Algonquian languages have words similar to the archaic shawano (now: shaawanwa) meaning "south".
However, the stem shaawa- does not mean "south" in Shawnee, but "moderate, warm (of weather)".
In one Shawnee tale, Shaawaki is the deity of the south.
Some scholars have speculated that the Shawnee are descendants of the people of the prehistoric Fort Ancient culture of the Ohio country; other scholars disagree.
No definitive proof has been established.
Europeans report encountering Shawnee over a widespread geographic area.
The earliest mention of the Shawnee may be a 1614 Dutch map showing the Sawwanew just east of the Delaware River.
Later seventeenth-century Dutch sources also place them in this general location.
Accounts by French explorers in this same century usually located the Shawnee along the Ohio River.
According to one legend, the Shawnee are descended from a party sent by Chief Opechancanough, ruler of the Powhatan Confederacy 1618-1644, to settle in the Shenandoah Valley, and led by his son, Sheewa-a-nee, for whom they are named.
Edward Bland, an explorer who accompanies Abraham Wood's expedition in 1650 and writes The Discoverie of New Brittaine, notes that in Opechancanough's day there had been a falling-out between the "Chawan" chief and the weroance of the Powhatan proper (also a relative of Opechancanough's family), and that the latter had murdered the former.
Historian Alan Gallay speculates that the Shawnee migrations of the middle to late seventeenth century were probably driven by the Iroquois Wars that began in the 1640s.
The Shawnee become known for their widespread settlements and migrations, and their frequent long-distance visits to other native groups.
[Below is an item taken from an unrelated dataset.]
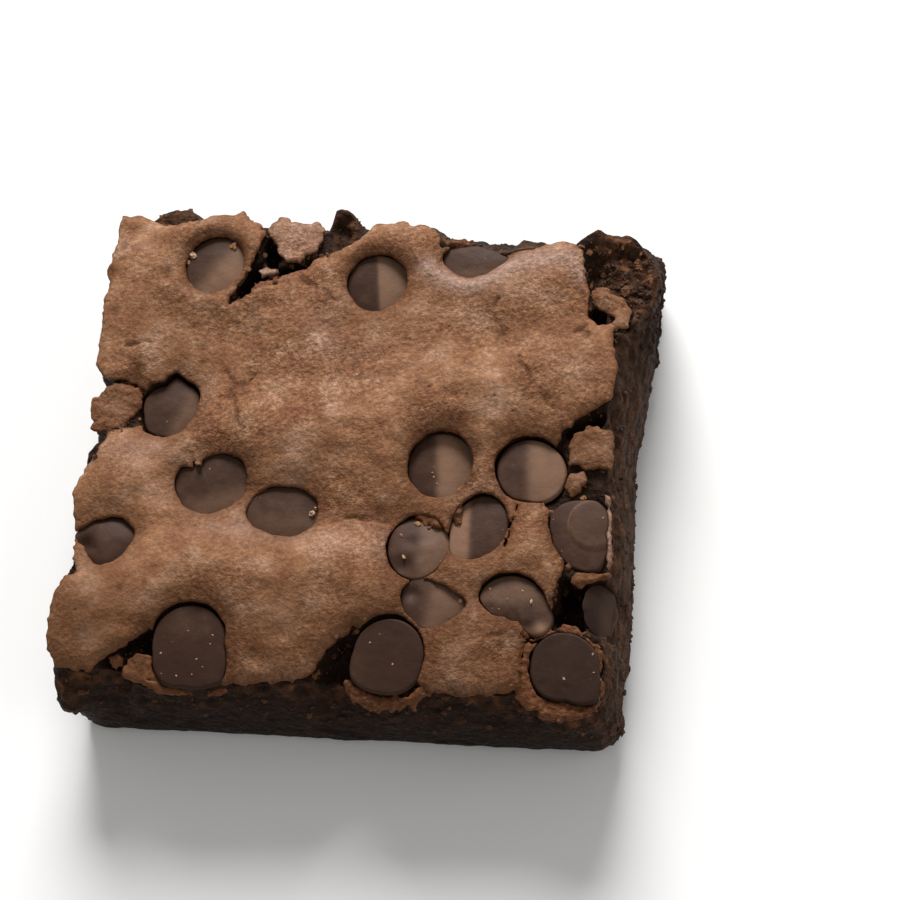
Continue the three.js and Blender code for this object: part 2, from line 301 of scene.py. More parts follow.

Their language is to become a lingua franca among numerous tribes.
Together with their experience, this will help make them leaders in initiating and sustaining pan-native resistance to European and American expansion.
Locations
Groups
- Iroquois (Haudenosaunee, also known as the League of Peace and Power, Five Nations, or Six Nations)
- Mohawk people (Amerind tribe)
- Neutral Nation, or Attawandaron
- Seneca (Amerind tribe)
- Onondaga people (Amerind tribe)
- Erie; also Erielhonan, Eriez, Nation du Chat (Amerind tribe)
- Odawa, or Ottawa, people (Amerind tribe)
- Oneida people (Amerind tribe)
- New France (French Colony)
- Shawnees, or Shawanos (Amerind tribe)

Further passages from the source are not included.